Remember, with hybrids, if you have 2 of any AEDU powers, one has to come from each class. After that its all open, but you always have to have at least one at-will, one encounter, one daily, and one utility from each class before you can swap them out, and you still have to have one of each after the swap. And Wild Talents are usually only for Dark Sun, so double check that you get them.
But that certainly looks cool, and does what you wanted. Kudos!
However a major complain here is that rogues are extremely limited on what weapons they can use. I mean, why go out of the way to exclude bows from ranged rogue powers? it was a big hussle, some rogue ranged powers would have been ideal if not for that pesky exclusion. Actually I would play more rogues if not for that exclusion, I feel rogues being stuck with crossbows was a pointless restriction, why not allow them to use bows if they get proficiency with them?. I mean if a rogue gets rapier proficiency he or she can use one with his/her powers and inflict sneak attacks with them, why can't ranged rogues do the same with bows?
There are quite a few feats rogues can take to use other weapon types with Sneak Attack and with their class powers. Some are race-based -- elves can learn to use bows for SA and for any rogue powers that use crossbows (Treetop Sniper feat from Martial Power 2). Some are open to any race. Some reduce SA damage by one die and some don't (Treetop Sniper doesn't).
The point of limiting weapons for Sneak Attack and roguery in general is to explain how even small weapons, if used with great skill and precision, can kill quickly.
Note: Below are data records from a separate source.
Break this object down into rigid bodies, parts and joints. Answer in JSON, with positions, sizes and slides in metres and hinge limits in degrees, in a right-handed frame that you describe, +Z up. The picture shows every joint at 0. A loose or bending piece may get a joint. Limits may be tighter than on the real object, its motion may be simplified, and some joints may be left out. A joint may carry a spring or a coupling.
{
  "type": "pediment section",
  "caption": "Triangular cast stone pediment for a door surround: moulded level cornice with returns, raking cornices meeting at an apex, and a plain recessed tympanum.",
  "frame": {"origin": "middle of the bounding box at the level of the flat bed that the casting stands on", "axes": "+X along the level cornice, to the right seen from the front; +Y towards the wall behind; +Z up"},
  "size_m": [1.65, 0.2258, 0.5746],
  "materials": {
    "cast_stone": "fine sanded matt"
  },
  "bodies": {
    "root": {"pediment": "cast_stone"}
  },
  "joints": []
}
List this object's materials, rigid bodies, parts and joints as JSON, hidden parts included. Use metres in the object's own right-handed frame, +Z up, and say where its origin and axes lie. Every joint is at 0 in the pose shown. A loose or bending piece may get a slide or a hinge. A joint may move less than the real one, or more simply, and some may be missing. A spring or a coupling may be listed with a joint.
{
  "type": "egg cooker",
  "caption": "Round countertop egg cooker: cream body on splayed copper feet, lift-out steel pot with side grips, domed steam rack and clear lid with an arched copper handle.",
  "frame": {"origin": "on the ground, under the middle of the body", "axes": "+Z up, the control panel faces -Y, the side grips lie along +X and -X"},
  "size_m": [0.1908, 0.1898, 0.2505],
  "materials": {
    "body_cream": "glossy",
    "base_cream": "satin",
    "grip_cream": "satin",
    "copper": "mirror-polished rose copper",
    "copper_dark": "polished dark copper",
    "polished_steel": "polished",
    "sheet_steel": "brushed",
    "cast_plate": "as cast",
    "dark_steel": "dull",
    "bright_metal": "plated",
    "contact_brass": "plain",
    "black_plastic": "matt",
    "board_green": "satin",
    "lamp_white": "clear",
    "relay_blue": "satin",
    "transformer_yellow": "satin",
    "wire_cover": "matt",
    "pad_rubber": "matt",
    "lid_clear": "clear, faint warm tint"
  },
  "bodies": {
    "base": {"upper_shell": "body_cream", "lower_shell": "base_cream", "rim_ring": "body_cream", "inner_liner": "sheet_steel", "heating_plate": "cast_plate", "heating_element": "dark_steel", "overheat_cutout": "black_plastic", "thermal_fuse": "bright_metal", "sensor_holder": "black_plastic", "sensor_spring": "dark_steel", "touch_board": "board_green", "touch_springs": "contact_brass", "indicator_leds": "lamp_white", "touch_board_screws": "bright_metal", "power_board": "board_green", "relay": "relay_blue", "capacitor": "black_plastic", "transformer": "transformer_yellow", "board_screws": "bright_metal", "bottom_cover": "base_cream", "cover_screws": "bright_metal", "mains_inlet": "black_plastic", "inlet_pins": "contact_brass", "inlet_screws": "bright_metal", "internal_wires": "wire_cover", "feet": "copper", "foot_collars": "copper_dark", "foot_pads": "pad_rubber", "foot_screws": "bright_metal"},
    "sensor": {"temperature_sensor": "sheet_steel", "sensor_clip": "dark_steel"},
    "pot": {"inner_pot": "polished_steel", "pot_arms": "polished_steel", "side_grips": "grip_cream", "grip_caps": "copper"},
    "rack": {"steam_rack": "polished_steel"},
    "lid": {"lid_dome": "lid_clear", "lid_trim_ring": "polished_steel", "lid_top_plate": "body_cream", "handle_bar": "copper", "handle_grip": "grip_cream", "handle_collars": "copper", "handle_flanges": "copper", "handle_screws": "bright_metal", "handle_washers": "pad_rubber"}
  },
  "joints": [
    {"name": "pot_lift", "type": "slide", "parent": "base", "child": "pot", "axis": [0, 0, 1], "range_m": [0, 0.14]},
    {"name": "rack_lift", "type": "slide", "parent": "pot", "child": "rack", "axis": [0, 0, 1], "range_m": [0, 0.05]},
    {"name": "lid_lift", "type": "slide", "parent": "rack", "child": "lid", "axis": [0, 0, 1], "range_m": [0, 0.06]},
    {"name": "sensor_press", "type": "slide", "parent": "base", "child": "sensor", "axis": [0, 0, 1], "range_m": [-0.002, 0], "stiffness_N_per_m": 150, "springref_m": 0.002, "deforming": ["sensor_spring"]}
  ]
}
The precision is harder to achieve with some weapons. I'm not sure I'd class bows as somehow less precise than crossbows -- I have no idea, having never used a crossbow and only having tried two bows ever -- and I certainly question the idea that a sling is a precise instrument. But, y'know, nothing is perfect.
I'm pleased with how 5e seems to be handling the question, allowing certain weapons to be used with Dex instead of Str regardless of class and allowing certain abilities to be attached to such weapons.